Dysfunctional organizations may sometimes be logically incomplete or inconsistent. But more often they are obsessively complete and consistent. (J.K. Rowling paints a disturbingly plausible satire of government in the Ministry of Magic - see Harry Potter and the Half-Crazed Bureaucracy). We can learn a lot from the structure of magic.

1 comment:

  1. I think that we're coming at this from different angles. I'm not really concerned on how correct or internally consistent the fairy tale's rules are. They are what they are, and we need to work with them. I'm more interested in how they are different from the real world outside the magic kingdom.
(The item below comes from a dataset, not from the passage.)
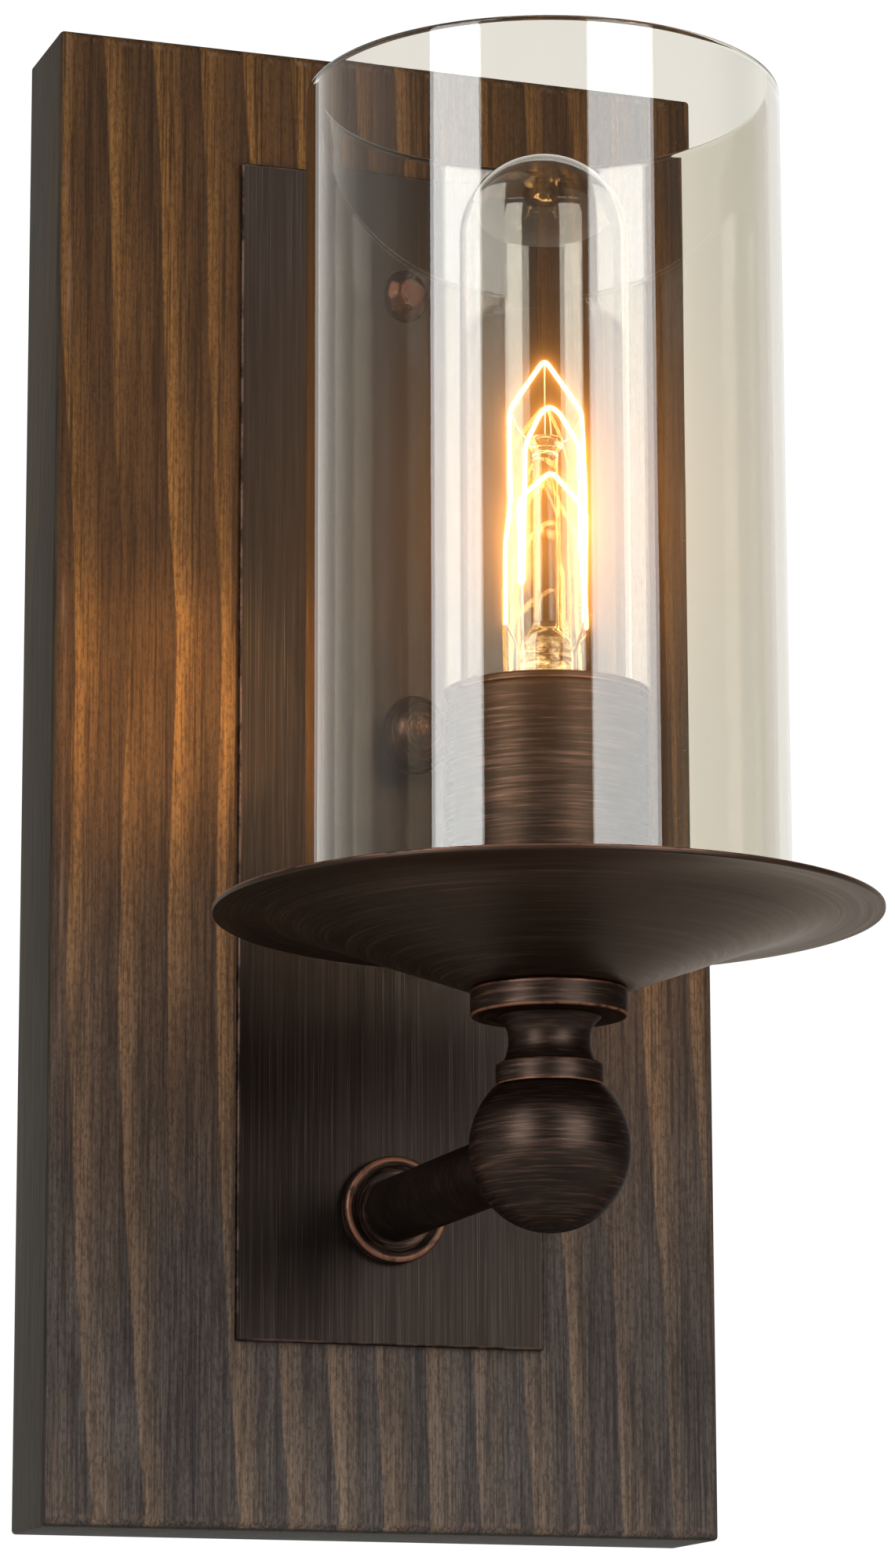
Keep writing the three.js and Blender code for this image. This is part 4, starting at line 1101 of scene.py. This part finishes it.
def build_sleeve():
    """Drawn tube with a small rolled lip at the top and a shallow line under it."""
    radius, low, high = extent("candle_sleeve")
    bore = radius - 1.15
    line = high - 1.55
    profile = fillet(
        [
            (bore, low, 0.2),
            (radius, low, 0.3),
            (radius, line - 0.2, 0.15),
            (radius - 0.28, line, 0.12),
            (radius, line + 0.2, 0.15),
            (radius, high, 0.5),
            (bore, high, 0.45),
            (bore, low, 0.2),
        ]
    )
    piece = turned("sleeve", profile, COLUMN, "Z", 160)
    worn = [(high, radius, 0.4), (high - 1.3, radius, 0.3)]
    material = brushed_bronze("turned_bronze_sleeve", COLUMN, "Z", 0.50, 0.24, worn, 2500)
    attach(piece, "sleeve", material, "turned_bronze", "candle_sleeve")


def build_bulb():
    """Blown envelope: a straight tube with a domed end, drawn in to the base by a soft shoulder."""
    radius, low, high = extent("bulb_envelope")
    neck = radius * 0.768
    shoulder = mm_box("bulb_base_shell")[1].z + 0.5
    taper = 12
    dome = high - radius - SKIN_GAP
    outer = [(neck, low)]
    for i in range(17):
        t = i / 16
        ease = 3 * t * t - 2 * t * t * t
        outer.append((neck + (radius - neck) * ease, shoulder + taper * t))
    for i in range(1, 8):
        outer.append((radius, shoulder + taper + (dome - shoulder - taper) * i / 8))
    inner = [(max(0.0, r - BULB_WALL), h) for r, h in reversed(outer[1:])]
    thin = radius - BULB_WALL
    turns = [i / 24 * math.pi / 2 for i in range(25)]
    outer += [(radius * math.cos(t), dome + radius * math.sin(t)) for t in turns]
    outer[-1] = (0, dome + radius)
    cap = [(thin * math.sin(t), dome + thin * math.cos(t)) for t in turns]
    cap[0] = (0, dome + thin)
    profile = outer + cap + inner + [(neck - BULB_WALL, low), (neck, low)]
    piece = turned("bulb_glass_tube", profile, COLUMN, "Z", 128, 60)
    glass = clear_glass("bulb_glass", (0.995, 0.99, 0.975), 0.2, 1.47)
    return attach(piece, "bulb", glass, "bulb_glass", "bulb_envelope")


def build_bulb_base():
    outer, low, high = extent("bulb_base_shell")
    wavy = rows(outer, low + 0.8, high - 5, LAMP_PITCH / LAMP_THREAD_ROWS)
    back = [(r - SHELL_WALL, h) for r, h in reversed(wavy)]
    profile = [(outer, low), *wavy, (outer, high), (outer - SHELL_WALL, high), *back]
    profile += [(outer - SHELL_WALL, low), (outer, low)]
    run = (low + 0.6, high - 4.5)
    ridge = thread(0.7, LAMP_PITCH, run, lambda r, h: low + 0.7 < h < high - 4.9)
    shell = turned("bulb_thread", profile, COLUMN, "Z", 96, 60, ridge)
    attach(shell, "bulb", BRASS, "socket_brass", "bulb_base_shell")
    radius, low, high = extent("bulb_insulator")
    tip, tip_low, tip_high = extent("bulb_tip")
    profile = fillet([(0, low), (tip + 0.8, low, 0.6), (radius, high - 0.4, 0.8), (0, high)])
    cone = turned("bulb_base_glass", profile, COLUMN, "Z", 64)
    attach(cone, "bulb_base", PHENOLIC, "phenolic", "bulb_insulator")
    profile = fillet([(0, tip_low), (tip - 1, tip_low, 1.0), (tip, tip_high, 0.2), (0, tip_high)])
    button = turned("bulb_button", profile, COLUMN, "Z", 64)
    solder = plated_steel("solder", (0.5, 0.5, 0.49), 0.34)
    attach(button, "bulb_base", solder, "solder", "bulb_tip")


def build_stem():
    """The lamp's glass stem: a flared foot, a tube pinched flat, and a button that holds hooks."""
    _, low, high = extent("bulb_stem")
    pinch = low + PINCH_RISE
    profile = fillet(
        [
            (0, low),
            (8.4, low, 0.4),
            (8.4, low + 1, 0.4),
            (5.3, low + 5, 2.0),
            (4.95, pinch - 2, 2.0),
            (2.45, pinch + 1, 1.5),
            (2.45, high - 3.2, 0.8),
            (3.55, high - 2.0, 0.7),
            (3.55, high - 0.8, 0.7),
            (1.5, high, 0.5),
            (0, high),
        ]
    )
    stem = turned("bulb_stem_glass", profile, COLUMN, "Z", 64, 60)
    return attach(stem, "bulb", lit_stem_glass(pinch), "stem_glass", "bulb_stem")


def build_filament():
    """The zigzag wire, its support hooks and its two leads."""
    _, stem_foot, stem_top = extent("bulb_stem")
    _, foot, peak = extent("bulb_filament")
    pinch = stem_foot + PINCH_RISE
    button = stem_top - 1.4
    spread, front = 8.0, -3.2
    shoulder = 42.6

    def at(x, y, z):
        return (x, AXIS_Y + y, z)

    # Each point is (part of the spread, depth, height above the filament's foot).
    route = [
        (-1, 0, 0.6),
        (-1, 0, 16),
        (-0.87, 0, 24),
        (-0.88, 0, shoulder - 0.5),
        (0, 0, peak - foot - 0.4),
        (0.93, 0, shoulder + 0.4),
        (1, 0, 27),
        (0.96, 0, 12),
        (1, 0, 0.5),
        (0.80, -1.5, 16),
        (0.76, -1.8, 36),
        (0.22, -2.4, 42),
        (0, -2.4, 42.8),
        (-0.2, -2.4, 41.6),
        (-0.58, -1.8, 35),
        (-0.62, -1.2, 9),
        (-0.74, -2.2, 8),
        (-0.80, front, 24.2),
        (0, front, 30.0),
        (0.86, front, 23),
        (0.80, front, 1.5),
    ]
    wire = swept("filament_wire", [at(spread * x, y, foot + z) for x, y, z in route], 0.40)
    attach(wire, "bulb", hot_filament(), "hot_filament", "bulb_filament")
    bend = foot + shoulder
    hooks = [
        [at(0, 0, stem_top - 0.5), at(0, 0, peak - 1.1)],
        [at(-3, 0, button), at(-5, -0.2, button + 1.2), at(-spread * 0.86, 0, bend - 0.6)],
        [at(3, 0, button), at(5, -0.2, button + 1.2), at(spread * 0.91, 0, bend - 0.2)],
        [at(0, -3, button), at(0, -3.4, button + 1), at(0, -2.4, foot + 42.2)],
        [at(0, -2.2, button - 6), at(0, -3.4, button - 7.5), at(0, front, foot + 29.4)],
        [at(4.2, 0, pinch - 4), at(6.2, 0, pinch - 2), at(spread, 0, foot - 0.1)],
        [at(-4.2, -0.8, pinch - 4), at(-5, -1, pinch - 1), at(-spread * 0.66, -1.6, foot + 8)],
    ]
    wires = [swept(f"hook_{i}", points, 0.13) for i, points in enumerate(hooks)]
    supports = merged("filament_supports", wires)
    nickel = plated_steel("lead_nickel", (0.42, 0.38, 0.33), 0.22)
    attach(supports, "bulb", nickel, "lead_nickel")
    left_end, right_end = at(-spread, 0, foot + 0.9), at(spread * 0.80, front, foot + 1.8)
    for side, node, tip in ((-1, "bulb_lead_left", left_end), (1, "bulb_lead_right", right_end)):
        low, high = mm_box(node)
        root = side * min(abs(low.x), abs(high.x)) + side * 0.4
        knee = at((root + tip[0]) / 2, (tip[1] - AXIS_Y) / 2, (low.z + 5 + tip[2]) / 2)
        points = [at(root, 0, low.z + 0.2), at(root, 0, low.z + 5), knee, tip]
        attach(swept(node + "_fine", points, 0.28), "bulb", nickel, "lead_nickel", node)
    return wire


def build_glass():
    """Drawn glass tube with fire-polished rims."""
    radius, low, high = extent("glass_cylinder")
    bore = radius - GLASS_WALL
    corners = [(bore, low, 0.7), (radius, low, 0.7), (radius, high, 1.0), (bore, high, 1.0)]
    piece = turned("glass_tube", fillet([*corners, corners[0]], steps=8), COLUMN, "Z", 256, 60)
    glass = clear_glass("clear_glass", (0.845, 0.815, 0.740), 0.18)
    return attach(piece, "glass", glass, "clear_glass", "glass_cylinder")


# ---- Light, floor and camera ----
def aimed(obj, place, target):
    obj.location = place
    obj.rotation_euler = (Vector(target) - Vector(place)).to_track_quat("-Z", "Y").to_euler()


def build_softbox(name, place, width, height, radiance, blockers):
    light = bpy.data.lights.new(name, "AREA")
    light.shape = "RECTANGLE"
    light.size, light.size_y = width, height
    light.energy = radiance * width * height * math.pi
    light.color = SOFTBOX_COLOR
    obj = new_object(name, light)
    aimed(obj, place, (*SOFTBOX_AIM, place[2]))
    obj.visible_camera = False
    obj.light_linking.blocker_collection = blockers


def build_lamp_light(light, energy, blockers):
    """Light that leaves the filament, falls on the opaque pieces and passes through the glass."""
    light.energy = energy
    light.shadow_soft_size = 0.008
    light.color = LAMP_COLOR
    lamp = new_object(light.name, light)
    lamp.visible_camera = False
    lamp.visible_transmission = False
    lamp.light_linking.receiver_collection = blockers
    lamp.light_linking.blocker_collection = blockers
    f_low, f_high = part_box("bulb_filament")
    middle = (f_low + f_high) / 2
    plate_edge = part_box("face_plate")[0]
    aimed(lamp, middle, (plate_edge.x - 0.014, plate_edge.y, middle.z - 0.022))


def build_lights(see_through):
    """Two tall softboxes in front, and the lamp's own warm light. Glass casts no hard shadow."""
    blockers = bpy.data.collections.new("opaque_pieces")
    for obj in bpy.context.scene.objects:
        if obj.type == "MESH" and obj not in see_through and not obj.hide_render:
            blockers.objects.link(obj)
    for settings in SOFTBOXES:
        build_softbox(*settings, blockers)
    build_lamp_light(bpy.data.lights.new("lamp_glow", "POINT"), 0.22, blockers)
    focus = bpy.data.lights.new("lamp_focus", "SPOT")
    focus.spot_size = math.radians(38)
    focus.spot_blend = 1.0
    build_lamp_light(focus, 1.2, blockers)


def build_world():
    """White studio: bright beyond the object, dimmer to the sides and above, dark in front."""
    world = bpy.data.worlds.new("studio")
    bpy.context.scene.world = world
    world.use_nodes = True
    n = Tree(world.node_tree)
    n.tree.nodes.clear()
    direction = n.add("ShaderNodeTexCoord").outputs["Generated"]

    def toward(heading, *limits):
        """Strength that changes smoothly as a direction turns to the heading."""
        lean = n.add("ShaderNodeVectorMath", {0: direction, 1: heading}, operation="DOT_PRODUCT")
        return n.band(lean.outputs["Value"], *limits)

    beyond = toward((0.33, 0.94, 0.0), 0.35, 0.85, 0.45, 1.0)
    behind = toward((0.0, 1.0, 0.0), -0.2, 0.3, 0.18, 1.0)
    above = toward((0.0, 0.0, 1.0), 0.4, 0.9, 1.0, 0.25)
    panels = n.noise(n.stretch(direction, 7.0, 7.0, 0.4), 1.0, 2.0)
    uneven = n.band(panels, 0.3, 0.7, 0.86, 1.08, "LINEAR")
    strength = n.times(n.times(beyond, behind), n.times(above, uneven))
    light = {"Color": (1.0, 1.0, 0.985, 1), "Strength": strength}
    studio = n.add("ShaderNodeBackground", light).outputs[0]
    plain = n.add("ShaderNodeBackground", {"Color": (1, 1, 1, 1), "Strength": 1.05}).outputs[0]
    seen = n.add("ShaderNodeLightPath").outputs["Is Camera Ray"]
    chosen = n.add("ShaderNodeMixShader", {0: seen, 1: studio, 2: plain}).outputs[0]
    n.add("ShaderNodeOutputWorld", {"Surface": chosen})


def build_floor():
    """A wide pale floor that gets lighter with distance and meets the white background softly."""
    bm = bmesh.new()
    bmesh.ops.create_grid(bm, x_segments=1, y_segments=1, size=FLOOR_HALF)
    for vert in bm.verts:
        vert.co.z = FLOOR_Z
    floor = finish_mesh("floor", bm)
    n = Nodes("pale_floor")
    reach = n.length(*n.split(n.place)[:2])
    speck = n.noise(n.place, 14, 3.0, 0.5)
    n.set(Base_Color=n.mix(speck, (0.82, 0.82, 0.81), (0.86, 0.86, 0.85)))
    n.set(Emission_Strength=n.scaled(n.band(reach, 0.5, 7.0), 0.76, 0.24))
    n.set(Emission_Color=(1, 1, 1, 1), Roughness=0.75)
    floor.data.materials.append(n.material)


def build_bloom():
    """The soft halo a lens gives round the bare filament."""
    scene = bpy.context.scene
    scene.use_nodes = True
    tree = scene.node_tree
    tree.nodes.clear()
    layers = tree.nodes.new("CompositorNodeRLayers")
    glare = tree.nodes.new("CompositorNodeGlare")
    glare.glare_type = "BLOOM"
    glare.inputs["Threshold"].default_value = 3.0
    glare.inputs["Strength"].default_value = 1.8
    glare.inputs["Size"].default_value = 0.55
    glare.inputs["Tint"].default_value = (1.0, 0.64, 0.28, 1)
    output = tree.nodes.new("CompositorNodeComposite")
    tree.links.new(layers.outputs["Image"], glare.inputs["Image"])
    tree.links.new(glare.outputs["Image"], output.inputs["Image"])


def build_camera():
    camera = bpy.data.cameras.new("camera")
    camera.sensor_width = 36
    camera.lens = CAMERA_LENS
    camera.clip_start = 0.05
    camera.clip_end = 50
    obj = new_object("camera", camera)
    obj.location = CAMERA_PLACE
    obj.rotation_euler = [math.radians(angle) for angle in CAMERA_ANGLES]
    bpy.context.scene.camera = obj


STEEL = plated_steel("zinc_steel", (0.55, 0.55, 0.52))
BRASS = plated_steel("socket_brass", (0.62, 0.44, 0.17), 0.22)
PHENOLIC = moulded("phenolic", (0.010, 0.0095, 0.009), (0.026, 0.024, 0.022))

build_board()
build_plate()
build_hammered_stud()
build_arm()
build_ball()
build_stack()
build_dish()
build_hardware()
build_cap_nut()
build_socket()
build_sleeve()
bulb_glass = build_bulb()
build_bulb_base()
stem_glass = build_stem()
filament = build_filament()
outer_glass = build_glass()
build_floor()
build_lights({bulb_glass, outer_glass, stem_glass, filament})
build_world()
build_camera()
build_bloom()
bpy.context.scene.view_settings.view_transform = "Standard"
    The complexity I see in many (SOA) projects is because the IT department never looks outside their magic kingdom to see what's happening in the real world. They build systems on the assumption that the Earth is the centre of the universe (to mix my metaphors), as this is what the rules specify in their fairy tale, and end up adding more and more epicycles to deal with inconsistencies with the world outside.

    Then, to reiterate the tail of my last post (as I'm not feeling creative today)...

    In the end, creating good software is about keeping it simple. If it’s simple, it gets done quickly and can be maintained more readily. The challenge is to understand what problem you really need to solve, rather than just recreating (with some improvements) a solution that you worked on in the past.